Recorded data ▸
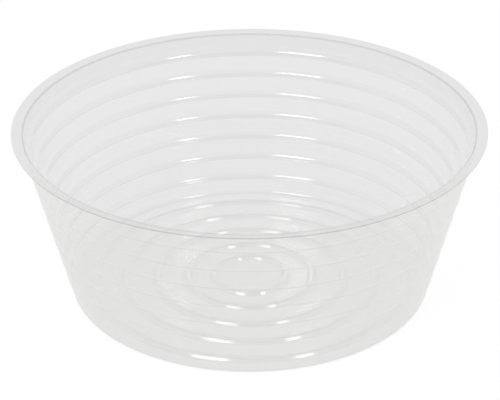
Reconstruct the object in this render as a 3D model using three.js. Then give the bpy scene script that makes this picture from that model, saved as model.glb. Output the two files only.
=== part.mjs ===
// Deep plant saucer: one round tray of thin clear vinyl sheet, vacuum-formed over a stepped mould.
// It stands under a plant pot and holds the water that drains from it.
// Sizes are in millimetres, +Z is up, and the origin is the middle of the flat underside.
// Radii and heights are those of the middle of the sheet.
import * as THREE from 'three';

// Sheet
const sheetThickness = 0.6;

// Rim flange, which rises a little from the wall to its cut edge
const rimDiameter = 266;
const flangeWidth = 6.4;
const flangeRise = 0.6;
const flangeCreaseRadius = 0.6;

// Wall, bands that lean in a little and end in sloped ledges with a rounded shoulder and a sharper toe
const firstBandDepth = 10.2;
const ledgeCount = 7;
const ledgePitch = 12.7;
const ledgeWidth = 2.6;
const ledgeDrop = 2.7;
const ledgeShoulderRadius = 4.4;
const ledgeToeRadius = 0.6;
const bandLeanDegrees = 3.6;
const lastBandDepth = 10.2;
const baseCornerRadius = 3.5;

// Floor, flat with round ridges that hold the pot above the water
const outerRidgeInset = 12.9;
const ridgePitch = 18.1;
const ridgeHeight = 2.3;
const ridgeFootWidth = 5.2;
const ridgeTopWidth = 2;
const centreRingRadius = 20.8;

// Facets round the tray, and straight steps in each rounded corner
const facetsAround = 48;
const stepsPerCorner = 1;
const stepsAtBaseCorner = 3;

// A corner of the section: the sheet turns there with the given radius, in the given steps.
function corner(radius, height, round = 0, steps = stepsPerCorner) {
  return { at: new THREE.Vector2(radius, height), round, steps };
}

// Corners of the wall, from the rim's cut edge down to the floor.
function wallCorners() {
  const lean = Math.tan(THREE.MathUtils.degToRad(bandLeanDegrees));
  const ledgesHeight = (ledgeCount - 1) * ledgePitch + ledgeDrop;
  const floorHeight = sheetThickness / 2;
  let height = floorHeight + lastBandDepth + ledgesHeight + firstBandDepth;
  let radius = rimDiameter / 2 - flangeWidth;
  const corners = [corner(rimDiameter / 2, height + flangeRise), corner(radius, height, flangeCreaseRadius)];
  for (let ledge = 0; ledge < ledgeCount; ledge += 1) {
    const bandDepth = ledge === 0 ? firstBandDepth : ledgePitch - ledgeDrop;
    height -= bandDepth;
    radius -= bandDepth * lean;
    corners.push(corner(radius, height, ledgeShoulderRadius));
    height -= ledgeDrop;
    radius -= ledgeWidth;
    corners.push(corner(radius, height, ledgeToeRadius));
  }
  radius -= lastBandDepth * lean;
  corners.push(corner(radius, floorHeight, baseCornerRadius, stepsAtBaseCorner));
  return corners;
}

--

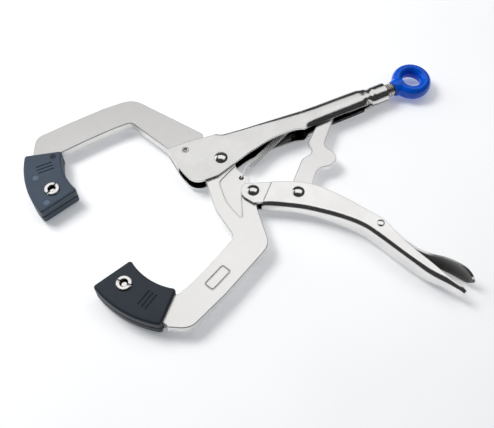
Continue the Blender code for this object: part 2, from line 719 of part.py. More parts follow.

--

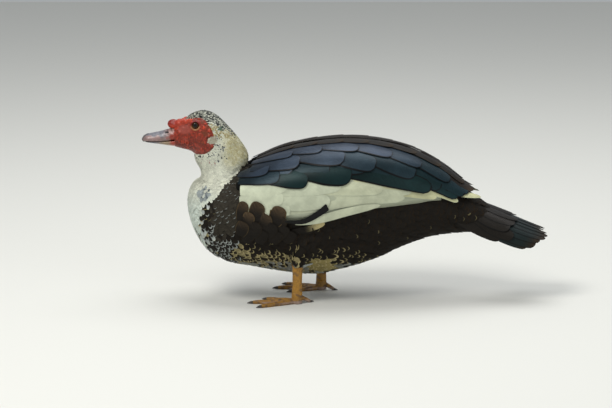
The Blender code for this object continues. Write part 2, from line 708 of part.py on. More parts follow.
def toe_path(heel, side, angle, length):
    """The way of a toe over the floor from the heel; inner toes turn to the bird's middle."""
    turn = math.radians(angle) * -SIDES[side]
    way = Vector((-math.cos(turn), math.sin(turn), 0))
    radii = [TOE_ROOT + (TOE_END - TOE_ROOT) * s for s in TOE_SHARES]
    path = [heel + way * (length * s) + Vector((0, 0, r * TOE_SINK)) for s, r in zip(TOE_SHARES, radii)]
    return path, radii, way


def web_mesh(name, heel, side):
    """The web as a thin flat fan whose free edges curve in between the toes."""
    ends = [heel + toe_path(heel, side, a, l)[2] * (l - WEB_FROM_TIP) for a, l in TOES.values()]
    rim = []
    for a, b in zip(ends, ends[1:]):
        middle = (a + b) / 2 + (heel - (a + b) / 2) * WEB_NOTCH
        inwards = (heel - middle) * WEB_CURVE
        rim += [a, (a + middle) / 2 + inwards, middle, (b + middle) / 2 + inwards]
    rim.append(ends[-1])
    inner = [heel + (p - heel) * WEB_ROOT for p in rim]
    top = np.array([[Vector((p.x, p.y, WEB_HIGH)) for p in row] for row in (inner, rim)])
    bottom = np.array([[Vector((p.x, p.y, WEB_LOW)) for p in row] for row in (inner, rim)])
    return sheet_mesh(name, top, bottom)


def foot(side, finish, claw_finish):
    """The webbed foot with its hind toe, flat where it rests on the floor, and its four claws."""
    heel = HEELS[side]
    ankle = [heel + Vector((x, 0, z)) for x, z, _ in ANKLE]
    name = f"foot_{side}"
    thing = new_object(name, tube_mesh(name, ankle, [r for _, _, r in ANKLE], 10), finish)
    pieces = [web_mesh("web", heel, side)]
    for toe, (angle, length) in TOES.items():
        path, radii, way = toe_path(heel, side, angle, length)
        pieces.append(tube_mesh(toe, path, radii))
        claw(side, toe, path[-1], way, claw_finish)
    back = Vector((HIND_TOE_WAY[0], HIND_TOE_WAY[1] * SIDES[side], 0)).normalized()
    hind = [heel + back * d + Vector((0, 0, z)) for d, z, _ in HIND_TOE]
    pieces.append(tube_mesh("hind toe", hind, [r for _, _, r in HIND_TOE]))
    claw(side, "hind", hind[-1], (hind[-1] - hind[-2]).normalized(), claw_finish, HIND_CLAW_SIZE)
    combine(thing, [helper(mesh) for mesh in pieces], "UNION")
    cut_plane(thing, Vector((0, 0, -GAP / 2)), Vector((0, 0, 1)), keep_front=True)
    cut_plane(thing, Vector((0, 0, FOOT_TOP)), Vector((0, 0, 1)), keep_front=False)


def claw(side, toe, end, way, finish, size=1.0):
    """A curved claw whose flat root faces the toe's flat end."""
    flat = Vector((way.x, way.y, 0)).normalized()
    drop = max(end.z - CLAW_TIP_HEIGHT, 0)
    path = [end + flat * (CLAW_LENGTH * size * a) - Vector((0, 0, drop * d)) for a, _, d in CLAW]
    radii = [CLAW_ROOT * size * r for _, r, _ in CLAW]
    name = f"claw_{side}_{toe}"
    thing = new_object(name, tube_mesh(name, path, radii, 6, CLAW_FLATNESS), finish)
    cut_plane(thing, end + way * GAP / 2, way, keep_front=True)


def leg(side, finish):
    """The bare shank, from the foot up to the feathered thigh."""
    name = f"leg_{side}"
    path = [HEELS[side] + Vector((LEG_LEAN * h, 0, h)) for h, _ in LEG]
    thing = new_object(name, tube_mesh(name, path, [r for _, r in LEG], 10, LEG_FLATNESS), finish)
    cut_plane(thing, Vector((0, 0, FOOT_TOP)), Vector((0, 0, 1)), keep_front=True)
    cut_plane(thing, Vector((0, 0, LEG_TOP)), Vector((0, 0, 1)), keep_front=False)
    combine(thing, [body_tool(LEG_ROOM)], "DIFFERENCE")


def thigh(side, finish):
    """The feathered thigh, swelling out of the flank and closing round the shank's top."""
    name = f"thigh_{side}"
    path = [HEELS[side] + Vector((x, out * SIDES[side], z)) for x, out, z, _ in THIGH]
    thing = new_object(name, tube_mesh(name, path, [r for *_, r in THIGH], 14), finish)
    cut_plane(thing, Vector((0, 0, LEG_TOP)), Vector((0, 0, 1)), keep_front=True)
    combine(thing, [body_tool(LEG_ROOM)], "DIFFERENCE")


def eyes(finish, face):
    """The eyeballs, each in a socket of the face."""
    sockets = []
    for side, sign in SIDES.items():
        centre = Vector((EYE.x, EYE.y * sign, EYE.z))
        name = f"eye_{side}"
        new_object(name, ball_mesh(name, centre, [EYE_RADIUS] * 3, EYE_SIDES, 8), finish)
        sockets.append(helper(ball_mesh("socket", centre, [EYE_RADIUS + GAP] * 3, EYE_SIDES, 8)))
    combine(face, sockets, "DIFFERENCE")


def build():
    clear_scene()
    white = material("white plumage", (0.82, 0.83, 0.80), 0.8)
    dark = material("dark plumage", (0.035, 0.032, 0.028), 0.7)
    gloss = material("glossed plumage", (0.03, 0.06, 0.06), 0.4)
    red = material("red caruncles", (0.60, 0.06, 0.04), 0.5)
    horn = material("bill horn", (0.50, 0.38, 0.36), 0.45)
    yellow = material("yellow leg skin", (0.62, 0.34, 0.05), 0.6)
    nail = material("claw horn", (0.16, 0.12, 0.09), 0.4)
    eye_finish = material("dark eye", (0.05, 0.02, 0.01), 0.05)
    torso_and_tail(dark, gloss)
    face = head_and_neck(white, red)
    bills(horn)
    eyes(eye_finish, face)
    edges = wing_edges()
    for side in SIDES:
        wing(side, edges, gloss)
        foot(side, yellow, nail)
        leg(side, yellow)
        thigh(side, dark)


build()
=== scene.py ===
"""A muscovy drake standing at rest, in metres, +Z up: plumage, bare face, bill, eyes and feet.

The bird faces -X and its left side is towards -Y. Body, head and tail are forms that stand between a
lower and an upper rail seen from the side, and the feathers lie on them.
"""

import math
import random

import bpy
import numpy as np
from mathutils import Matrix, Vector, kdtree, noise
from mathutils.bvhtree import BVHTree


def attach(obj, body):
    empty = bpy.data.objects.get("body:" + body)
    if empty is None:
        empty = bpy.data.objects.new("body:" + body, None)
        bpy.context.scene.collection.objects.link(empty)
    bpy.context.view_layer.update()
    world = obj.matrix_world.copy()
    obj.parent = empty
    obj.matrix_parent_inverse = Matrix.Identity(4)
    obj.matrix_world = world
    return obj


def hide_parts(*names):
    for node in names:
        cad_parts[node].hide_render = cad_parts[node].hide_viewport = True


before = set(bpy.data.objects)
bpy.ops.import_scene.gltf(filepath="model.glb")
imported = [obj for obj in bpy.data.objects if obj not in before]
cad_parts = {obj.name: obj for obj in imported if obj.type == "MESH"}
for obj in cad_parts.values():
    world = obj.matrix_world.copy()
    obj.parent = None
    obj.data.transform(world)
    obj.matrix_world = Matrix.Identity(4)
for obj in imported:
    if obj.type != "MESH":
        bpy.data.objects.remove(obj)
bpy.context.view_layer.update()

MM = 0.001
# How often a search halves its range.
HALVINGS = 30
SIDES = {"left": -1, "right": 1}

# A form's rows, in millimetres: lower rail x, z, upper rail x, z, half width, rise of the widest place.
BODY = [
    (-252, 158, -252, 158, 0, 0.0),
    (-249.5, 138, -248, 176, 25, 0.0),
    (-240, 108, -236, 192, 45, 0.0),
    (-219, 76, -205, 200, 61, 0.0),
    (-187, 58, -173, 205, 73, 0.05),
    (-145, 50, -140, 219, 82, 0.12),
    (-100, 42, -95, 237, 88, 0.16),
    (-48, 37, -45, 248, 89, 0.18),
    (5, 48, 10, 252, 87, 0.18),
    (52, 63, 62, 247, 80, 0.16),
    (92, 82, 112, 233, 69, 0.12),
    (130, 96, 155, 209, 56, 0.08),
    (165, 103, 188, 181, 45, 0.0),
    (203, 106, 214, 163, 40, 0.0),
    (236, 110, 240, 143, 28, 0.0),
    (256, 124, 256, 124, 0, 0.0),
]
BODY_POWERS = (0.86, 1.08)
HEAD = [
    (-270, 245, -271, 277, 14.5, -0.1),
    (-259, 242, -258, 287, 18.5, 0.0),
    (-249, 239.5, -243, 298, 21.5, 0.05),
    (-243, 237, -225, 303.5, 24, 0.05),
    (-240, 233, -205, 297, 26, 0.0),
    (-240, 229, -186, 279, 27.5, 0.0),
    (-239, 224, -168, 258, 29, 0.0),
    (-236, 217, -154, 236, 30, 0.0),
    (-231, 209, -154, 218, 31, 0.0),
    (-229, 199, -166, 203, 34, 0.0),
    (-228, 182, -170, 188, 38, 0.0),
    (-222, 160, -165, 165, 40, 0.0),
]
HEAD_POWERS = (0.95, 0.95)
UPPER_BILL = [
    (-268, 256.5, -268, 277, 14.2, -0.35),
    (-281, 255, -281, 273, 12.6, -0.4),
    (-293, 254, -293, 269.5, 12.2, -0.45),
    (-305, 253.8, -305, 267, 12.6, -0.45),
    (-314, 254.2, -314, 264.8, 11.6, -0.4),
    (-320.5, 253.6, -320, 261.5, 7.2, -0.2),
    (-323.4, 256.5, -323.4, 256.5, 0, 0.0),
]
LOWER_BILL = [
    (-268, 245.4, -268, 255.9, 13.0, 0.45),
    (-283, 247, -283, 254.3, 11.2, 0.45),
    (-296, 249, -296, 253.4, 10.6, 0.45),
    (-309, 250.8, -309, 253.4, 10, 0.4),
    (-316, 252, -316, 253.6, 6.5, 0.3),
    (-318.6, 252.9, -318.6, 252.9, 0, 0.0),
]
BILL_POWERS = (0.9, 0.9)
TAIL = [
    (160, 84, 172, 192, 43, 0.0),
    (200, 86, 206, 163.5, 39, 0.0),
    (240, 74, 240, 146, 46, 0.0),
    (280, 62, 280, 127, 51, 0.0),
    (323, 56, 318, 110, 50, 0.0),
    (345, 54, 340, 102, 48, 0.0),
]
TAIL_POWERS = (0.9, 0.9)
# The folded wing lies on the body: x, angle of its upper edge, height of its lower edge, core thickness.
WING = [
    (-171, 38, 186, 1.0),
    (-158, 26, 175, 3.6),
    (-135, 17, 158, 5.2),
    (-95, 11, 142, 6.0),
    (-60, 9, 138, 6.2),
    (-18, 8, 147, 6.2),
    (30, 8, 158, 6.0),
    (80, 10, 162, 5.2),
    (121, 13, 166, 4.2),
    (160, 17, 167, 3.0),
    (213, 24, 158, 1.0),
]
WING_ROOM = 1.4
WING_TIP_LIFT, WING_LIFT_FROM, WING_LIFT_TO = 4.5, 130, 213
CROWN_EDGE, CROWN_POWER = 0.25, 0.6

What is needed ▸
Copy exactly, and only, the lines from the one containing "0.06, 0.06), 0.4)" through the one containing "bpy.data.objects.remove(obj)".

Response for this exercise ▸
    gloss = material("glossed plumage", (0.03, 0.06, 0.06), 0.4)
    red = material("red caruncles", (0.60, 0.06, 0.04), 0.5)
    horn = material("bill horn", (0.50, 0.38, 0.36), 0.45)
    yellow = material("yellow leg skin", (0.62, 0.34, 0.05), 0.6)
    nail = material("claw horn", (0.16, 0.12, 0.09), 0.4)
    eye_finish = material("dark eye", (0.05, 0.02, 0.01), 0.05)
    torso_and_tail(dark, gloss)
    face = head_and_neck(white, red)
    bills(horn)
    eyes(eye_finish, face)
    edges = wing_edges()
    for side in SIDES:
        wing(side, edges, gloss)
        foot(side, yellow, nail)
        leg(side, yellow)
        thigh(side, dark)


build()
=== scene.py ===
"""A muscovy drake standing at rest, in metres, +Z up: plumage, bare face, bill, eyes and feet.

The bird faces -X and its left side is towards -Y. Body, head and tail are forms that stand between a
lower and an upper rail seen from the side, and the feathers lie on them.
"""

import math
import random

import bpy
import numpy as np
from mathutils import Matrix, Vector, kdtree, noise
from mathutils.bvhtree import BVHTree


def attach(obj, body):
    empty = bpy.data.objects.get("body:" + body)
    if empty is None:
        empty = bpy.data.objects.new("body:" + body, None)
        bpy.context.scene.collection.objects.link(empty)
    bpy.context.view_layer.update()
    world = obj.matrix_world.copy()
    obj.parent = empty
    obj.matrix_parent_inverse = Matrix.Identity(4)
    obj.matrix_world = world
    return obj


def hide_parts(*names):
    for node in names:
        cad_parts[node].hide_render = cad_parts[node].hide_viewport = True


before = set(bpy.data.objects)
bpy.ops.import_scene.gltf(filepath="model.glb")
imported = [obj for obj in bpy.data.objects if obj not in before]
cad_parts = {obj.name: obj for obj in imported if obj.type == "MESH"}
for obj in cad_parts.values():
    world = obj.matrix_world.copy()
    obj.parent = None
    obj.data.transform(world)
    obj.matrix_world = Matrix.Identity(4)
for obj in imported:
    if obj.type != "MESH":
        bpy.data.objects.remove(obj)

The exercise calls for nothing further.